STATED PROBLEM: Copy down all of the data underneath, exactly as shown.

RECORDED DATA:

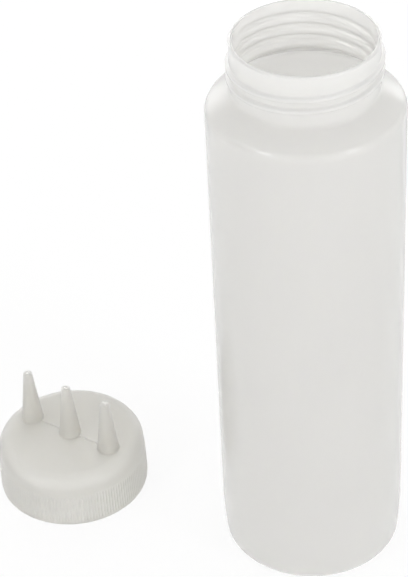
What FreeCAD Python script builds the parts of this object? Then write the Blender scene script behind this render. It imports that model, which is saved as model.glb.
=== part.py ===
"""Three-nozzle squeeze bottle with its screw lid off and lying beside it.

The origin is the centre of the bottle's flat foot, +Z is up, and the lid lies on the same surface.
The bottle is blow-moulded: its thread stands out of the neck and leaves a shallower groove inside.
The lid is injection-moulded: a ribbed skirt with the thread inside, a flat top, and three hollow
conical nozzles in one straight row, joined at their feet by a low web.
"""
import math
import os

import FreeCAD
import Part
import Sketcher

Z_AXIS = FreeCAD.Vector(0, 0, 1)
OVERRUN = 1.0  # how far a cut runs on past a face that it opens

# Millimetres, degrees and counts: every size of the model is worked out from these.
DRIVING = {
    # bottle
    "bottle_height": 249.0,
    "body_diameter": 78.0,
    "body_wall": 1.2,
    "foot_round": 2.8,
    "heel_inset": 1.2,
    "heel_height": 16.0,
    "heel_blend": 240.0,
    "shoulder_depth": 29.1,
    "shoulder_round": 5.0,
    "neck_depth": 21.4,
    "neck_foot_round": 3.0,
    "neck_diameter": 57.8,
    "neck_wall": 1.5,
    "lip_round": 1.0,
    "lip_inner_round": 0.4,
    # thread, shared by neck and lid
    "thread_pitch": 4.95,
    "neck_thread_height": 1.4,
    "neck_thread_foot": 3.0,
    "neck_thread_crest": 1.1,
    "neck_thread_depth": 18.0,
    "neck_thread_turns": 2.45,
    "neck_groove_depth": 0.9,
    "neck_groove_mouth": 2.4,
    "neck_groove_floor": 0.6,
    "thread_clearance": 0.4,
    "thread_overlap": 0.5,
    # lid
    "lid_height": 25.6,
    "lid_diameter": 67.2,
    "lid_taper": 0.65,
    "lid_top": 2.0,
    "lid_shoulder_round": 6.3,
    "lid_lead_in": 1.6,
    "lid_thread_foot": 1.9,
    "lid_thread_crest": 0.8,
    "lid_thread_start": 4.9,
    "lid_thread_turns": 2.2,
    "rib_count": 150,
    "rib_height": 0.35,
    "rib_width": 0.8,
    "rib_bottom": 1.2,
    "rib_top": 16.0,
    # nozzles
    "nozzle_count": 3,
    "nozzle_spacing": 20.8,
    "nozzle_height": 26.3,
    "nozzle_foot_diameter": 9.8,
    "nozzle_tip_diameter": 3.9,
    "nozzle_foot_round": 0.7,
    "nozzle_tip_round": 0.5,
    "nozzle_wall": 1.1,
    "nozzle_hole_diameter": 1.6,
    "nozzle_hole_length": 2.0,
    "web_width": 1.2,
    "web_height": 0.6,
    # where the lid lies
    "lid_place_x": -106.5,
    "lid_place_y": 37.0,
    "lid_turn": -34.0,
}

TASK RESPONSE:
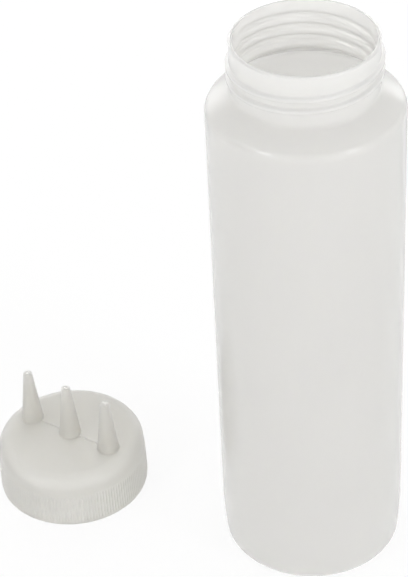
What FreeCAD Python script builds the parts of this object? Then write the Blender scene script behind this render. It imports that model, which is saved as model.glb.
=== part.py ===
"""Three-nozzle squeeze bottle with its screw lid off and lying beside it.

The origin is the centre of the bottle's flat foot, +Z is up, and the lid lies on the same surface.
The bottle is blow-moulded: its thread stands out of the neck and leaves a shallower groove inside.
The lid is injection-moulded: a ribbed skirt with the thread inside, a flat top, and three hollow
conical nozzles in one straight row, joined at their feet by a low web.
"""
import math
import os

import FreeCAD
import Part
import Sketcher

Z_AXIS = FreeCAD.Vector(0, 0, 1)
OVERRUN = 1.0  # how far a cut runs on past a face that it opens

# Millimetres, degrees and counts: every size of the model is worked out from these.
DRIVING = {
    # bottle
    "bottle_height": 249.0,
    "body_diameter": 78.0,
    "body_wall": 1.2,
    "foot_round": 2.8,
    "heel_inset": 1.2,
    "heel_height": 16.0,
    "heel_blend": 240.0,
    "shoulder_depth": 29.1,
    "shoulder_round": 5.0,
    "neck_depth": 21.4,
    "neck_foot_round": 3.0,
    "neck_diameter": 57.8,
    "neck_wall": 1.5,
    "lip_round": 1.0,
    "lip_inner_round": 0.4,
    # thread, shared by neck and lid
    "thread_pitch": 4.95,
    "neck_thread_height": 1.4,
    "neck_thread_foot": 3.0,
    "neck_thread_crest": 1.1,
    "neck_thread_depth": 18.0,
    "neck_thread_turns": 2.45,
    "neck_groove_depth": 0.9,
    "neck_groove_mouth": 2.4,
    "neck_groove_floor": 0.6,
    "thread_clearance": 0.4,
    "thread_overlap": 0.5,
    # lid
    "lid_height": 25.6,
    "lid_diameter": 67.2,
    "lid_taper": 0.65,
    "lid_top": 2.0,
    "lid_shoulder_round": 6.3,
    "lid_lead_in": 1.6,
    "lid_thread_foot": 1.9,
    "lid_thread_crest": 0.8,
    "lid_thread_start": 4.9,
    "lid_thread_turns": 2.2,
    "rib_count": 150,
    "rib_height": 0.35,
    "rib_width": 0.8,
    "rib_bottom": 1.2,
    "rib_top": 16.0,
    # nozzles
    "nozzle_count": 3,
    "nozzle_spacing": 20.8,
    "nozzle_height": 26.3,
    "nozzle_foot_diameter": 9.8,
    "nozzle_tip_diameter": 3.9,
    "nozzle_foot_round": 0.7,
    "nozzle_tip_round": 0.5,
    "nozzle_wall": 1.1,
    "nozzle_hole_diameter": 1.6,
    "nozzle_hole_length": 2.0,
    "web_width": 1.2,
    "web_height": 0.6,
    # where the lid lies
    "lid_place_x": -106.5,
    "lid_place_y": 37.0,
    "lid_turn": -34.0,
}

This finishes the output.